Don’t expect a plot summary of Hapgood here, other than to say that the various comings and goings, exchanges of secrets—or not—and brief cases holding a damaging tape—or not—reminded me of the old Abbott and Costello routine that starts off “Who’s on first, What’s on second . . .” Director Evan Yionoulis’s imaginative opening to the Williamstown Theatre Festival staging is arresting: it choreographs the dropping of a brief case and the draping of a towel over the door of a bathhouse stall multiple times with the dance of more than a dozen moving doors. But the ensuing dialogue that introduces the characters and alludes to multiple deceptions only served to mystify this viewer.

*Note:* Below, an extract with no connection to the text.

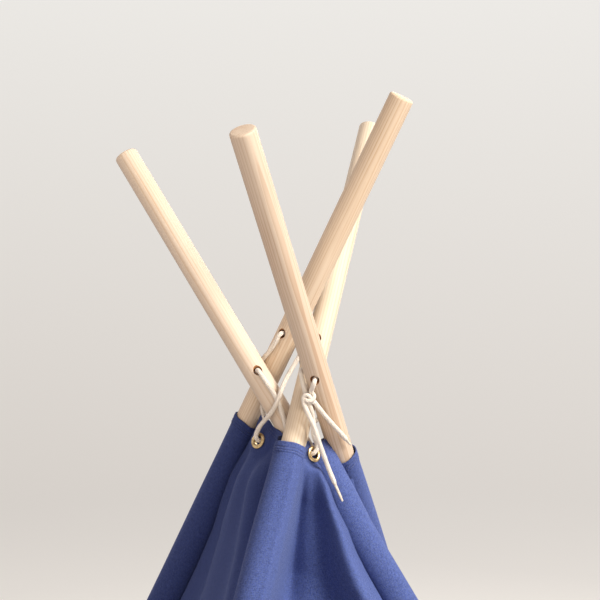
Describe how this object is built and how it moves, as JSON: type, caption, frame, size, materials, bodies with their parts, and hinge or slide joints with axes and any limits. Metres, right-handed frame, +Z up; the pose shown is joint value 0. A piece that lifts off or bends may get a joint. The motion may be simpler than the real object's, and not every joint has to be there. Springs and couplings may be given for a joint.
{
  "type": "kids teepee",
  "caption": "Indoor play tent for small children: crossed wooden poles in the corner sleeves of a square canvas cover, tied at the top with cotton cord, with a split door.",
  "frame": {"origin": "on the floor under the middle of the tent, at the bottom centre of its bounding box", "axes": "+Z up; the split door faces -Y; +X is to the right of someone who looks in through the door"},
  "size_m": [1.1018, 1.1278, 1.5893],
  "materials": {
    "pole": "smooth sanded pine, unvarnished",
    "joiner": "brushed",
    "sleeve": "plain-weave cotton canvas",
    "cover": "plain-weave cotton canvas",
    "door": "plain-weave cotton canvas",
    "eyelet": "antique brass",
    "cord": "twisted natural cotton"
  },
  "bodies": {
    "back_left_leg": {"pole_lower_back_left": "pole", "pole_upper_back_left": "pole", "pole_joiner_back_left": "joiner", "sleeve_back_left": "sleeve"},
    "cover_hub": {"cover_panel_left": "cover", "cover_panel_back": "cover", "cover_panel_right": "cover", "cover_front_header": "cover", "eyelet_left": "eyelet", "eyelet_back": "eyelet", "eyelet_washer_left": "eyelet", "eyelet_washer_back": "eyelet", "lacing_cord": "cord", "tie_cord_loop": "cord", "tie_knot": "cord", "tie_tail_long": "cord", "tie_tail_short": "cord"},
    "front_left_leg": {"pole_lower_front_left": "pole", "pole_upper_front_left": "pole", "pole_joiner_front_left": "joiner", "sleeve_front_left": "sleeve", "door_tie_left": "door", "eyelet_front": "eyelet", "eyelet_washer_front": "eyelet"},
    "front_right_leg": {"pole_lower_front_right": "pole", "pole_upper_front_right": "pole", "pole_joiner_front_right": "joiner", "sleeve_front_right": "sleeve", "door_tie_right": "door"},
    "back_right_leg": {"pole_lower_back_right": "pole", "pole_upper_back_right": "pole", "pole_joiner_back_right": "joiner", "sleeve_back_right": "sleeve", "eyelet_right": "eyelet", "eyelet_washer_right": "eyelet"},
    "door_flap_left_body": {"door_flap_left": "door"},
    "door_flap_right_body": {"door_flap_right": "door"}
  },
  "joints": [
    {"name": "fold_back_left", "type": "hinge", "parent": "back_left_leg", "child": "cover_hub", "pos_m": [-0.08845, 0.05376, 1.165], "axis": [0.7429, 0.6694, 0], "range_deg": [0, 25.1], "deforming": ["cover_panel_left", "cover_panel_back", "cover_panel_right", "cover_front_header", "door_flap_left", "door_flap_right", "lacing_cord", "tie_cord_loop", "tie_knot", "tie_tail_long", "tie_tail_short"]},
    {"name": "fold_front_left", "type": "hinge", "parent": "cover_hub", "child": "front_left_leg", "pos_m": [-0.05292, -0.06233, 1.165], "axis": [0.7136, -0.7005, 0], "range_deg": [0, 25.59], "deforming": ["cover_panel_left", "cover_panel_back", "cover_panel_right", "cover_front_header", "door_flap_left", "door_flap_right", "lacing_cord", "tie_cord_loop", "tie_knot", "tie_tail_long", "tie_tail_short"]},
    {"name": "fold_front_right", "type": "hinge", "parent": "cover_hub", "child": "front_right_leg", "pos_m": [-0.05383, -0.0255, 1.165], "axis": [0.6295, 0.777, 0], "range_deg": [0, 27.95], "deforming": ["cover_panel_left", "cover_panel_back", "cover_panel_right", "cover_front_header", "door_flap_left", "door_flap_right", "lacing_cord", "tie_cord_loop", "tie_knot", "tie_tail_long", "tie_tail_short"]},
    {"name": "fold_back_right", "type": "hinge", "parent": "cover_hub", "child": "back_right_leg", "pos_m": [-0.00344, -0.05999, 1.165], "axis": [-0.7208, 0.6932, 0], "range_deg": [0, 28.33], "deforming": ["cover_panel_left", "cover_panel_back", "cover_panel_right", "cover_front_header", "door_flap_left", "door_flap_right", "lacing_cord", "tie_cord_loop", "tie_knot", "tie_tail_long", "tie_tail_short"]},
    {"name": "door_left_swing", "type": "hinge", "parent": "front_left_leg", "child": "door_flap_left_body", "pos_m": [-0.5219, -0.56207, 0.01813], "axis": [-0.3541, -0.3582, -0.8639], "range_deg": [0, 130]},
    {"name": "door_right_swing", "type": "hinge", "parent": "front_right_leg", "child": "door_flap_right_body", "pos_m": [0.52814, -0.51706, 0.01932], "axis": [-0.4199, 0.3429, 0.8403], "range_deg": [0, 130]}
  ],
  "couplings": [
    {"joint": "fold_front_left", "follows": "fold_back_left", "ratio": 1.0189},
    {"joint": "fold_front_right", "follows": "fold_back_left", "ratio": 1.1133},
    {"joint": "fold_back_right", "follows": "fold_back_left", "ratio": 1.1281}
  ]
}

Despite the skillful designers, who deliver a shadowy, film noir ambiance, and a cast of actors who are on the mark, nothing helped to distinguish the good guys from the bad or made clear what was transpiring. I liked Jake Weber as the Russian scientist turned double agent, or triple agent, even though his heavy accent blurred some of the words. In the end, it didn’t matter because, regardless of the how it was delivered, I would not have understood his long monologue explaining the physics behind Stoppard’s symbolism, an exegesis that stops the action cold. Although driven by Burton’s assured performance, Hapgood should be considered a flawed prelude to Stoppard’s masterpiece, Arcadia, which held me breathless from beginning to end.

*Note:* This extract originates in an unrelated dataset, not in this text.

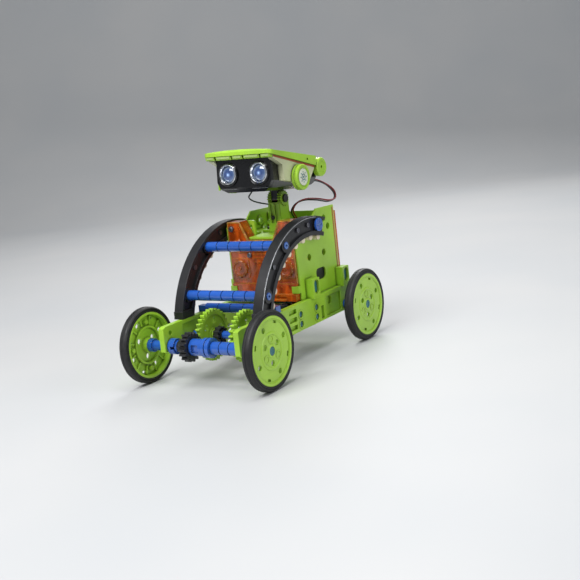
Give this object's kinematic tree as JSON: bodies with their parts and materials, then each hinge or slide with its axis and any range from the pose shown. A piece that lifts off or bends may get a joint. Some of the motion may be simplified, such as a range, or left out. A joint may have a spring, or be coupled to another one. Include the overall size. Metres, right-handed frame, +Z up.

Stay tuned: there are divas to come as the summer theatrical season in the Berkshires continues. Olympia Dukakis will appear in the title role of Mother Courage and Her Children (July 26 through August 25), and Tina Packer takes on the querulous mother with Elizabeth Aspenlieder as her care-giver-daughter in The Beauty Queen of Leenane (August 8 through September 15). Both productions will be staged by Shakespeare & Company.